After some soul-searching, she realised that playing unemployed software designer Millie Rusk and her sexy video game alter-ego MolotovGirl might have been a blast, but it was an emotionally empty experience. In her previous roles, such as the unhinged Villanelle in Killing Eve, the kidnap victim Ivy Moxam in Thirteen, or Elizabeth of York in The White Princess, she plumbed the emotional depths of her characters, which in turn asked a lot of her as an actor. These roles were challenging, frightening, but ultimately exciting and fulfilling, whereas Free Guy was mostly a lark.
“I wasn’t exercising part of myself,” Comer explained. “I realised that’s actually where I get my fulfilment – trying to find those places. If the instincts aren’t there, if I’m not excited by it, then I just don’t want to go near it.” Fascinatingly, Comer described trying to find depth in a character like Rusk as “pulling from an artificial place” instead of a true, lived-in emotion, and she admitted, “It feels almost dishonest with myself.”

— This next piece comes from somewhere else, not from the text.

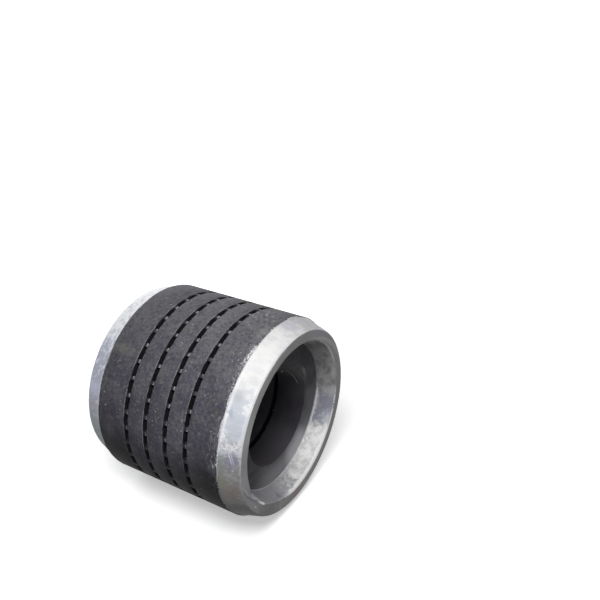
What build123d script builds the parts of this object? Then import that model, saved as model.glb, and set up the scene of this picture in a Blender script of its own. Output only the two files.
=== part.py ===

Perhaps unsurprisingly, Comer’s movie roles post-Free Guy have seen her steer clear of anything that remotely resembles that day-glo Ryan Reynolds exercise in corporate IP management. First, she played the rape victim Marguerite de Carrouges in Ridley Scott’s excellent The Last Duel, a performance that showed how scintillating she could be with weighty, heart-wrenching material to work with. She followed that up with a similarly harrowing role in The End We Start From as a new mother desperately trying to keep her baby alive after an apocalyptic flood lays waste to London.
There would be no reprieve for Comer after these films, either. She next starred in The Bikeriders as the long-suffering wife of an outlaw biker gang member, and played an ailing mother forced to venture outside her walled community into a Britain overrun with rage-afflicted ‘zombies’ in Danny Boyle’s 28 Years Later. Naturally, though, Comer wouldn’t have it any other way. To her, acting is an almost spiritual experience when she can channel these powerful emotions.
“When you get out of your own way, there’s a real presence,” she marvelled. “They’re kind of passing through you. And then to come away from that and go, ‘Wow, what was that? That felt amazing!’ Or, ‘That felt fucking terrible!’, whatever it is.” Indeed, perhaps she counts herself lucky that her first Hollywood role pretty quickly taught her she wouldn’t get that feeling very often on the likes of Free Guy.